Cette région de quelque 200 km2, qui « ne correspond pas à une entité administrative » mais est « définie par son activité économique », comprend « environ trois millions d’habitants » et « son PIB équivaut à celui d’un pays comme le Chili » (dixit Wikipédia). Pour mémoire, le Chili s’étend sur un peu plus de 750 000 km2, compte presque 20 millions d’habitants et son PIB se montait à environ 330 milliards de dollars en 2020 (idem).

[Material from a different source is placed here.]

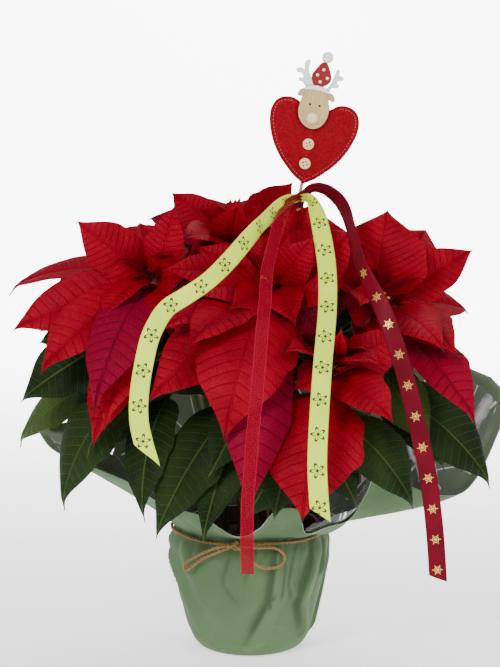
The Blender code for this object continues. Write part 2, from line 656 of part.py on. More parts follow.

On admettra que le contraste est brutal. Je crois savoir que le développement économique du Chili a été limité par la volonté des États-Unis de le maintenir, comme la plupart des autres pays dits du tiers-monde, en position subalterne, quitte à ourdir un coup d’État militaire contre le régime démocratique lorsque ce dernier prétendit s’émanciper de la tutelle yankee. Mais j’ignorais jusqu’ici comment, de l’autre côté du manche, s’était constituée la puissance financière de la Silicon Valley. J’ai trouvé là-dessus un article tout à fait éclairant rédigé à l’intention des enseignants de géographie par un inspecteur de l’Éducation nationale[3]. Dès son « chapô », il nous dit que la Silicon Valley « s’est spécialisée dans les fonctions de commandement et de conception, ce qui en fait un haut-lieu de l’innovation mondiale et de la puissance états-unienne dans le monde ». Ensuite, il nous apprend que « deux grands facteurs expliquent son développement initial : la présence d’une grande université technologique, le rôle des financements militaires ».

L’université est celle de Stanford : « Dotée d’un campus de 33 km2, cette université privée compte aujourd’hui 17 000 inscrits, dispose d’un budget de 24,8 milliards de dollars de dotations, emploie 14 700 salariés, accueille 16 500 étudiants et présente un taux d’admission de seulement 5 %. Elle a produit 83 prix Nobel, 27 lauréats des Turing Award (récompense en informatique) et 8 médailles Fields (mathématiques). Considéré comme l’embryon de la Silicon Valley, le parc technologique et industriel de l’université, le Stanford Research Park, ouvert en 1953 et qui s’étend sur 2,8 km2, a pour objectif de faciliter l’essaimage des projets de recherche des laboratoires universitaires vers l’industrie. Il regroupe aujourd’hui 150 entreprises et 23 000 emplois dans 140 bâtiments, dont des firmes comme Hewlett-Packard, Lockheed Martin, Tesla Motor, Nest Labs ou SAP[4]. »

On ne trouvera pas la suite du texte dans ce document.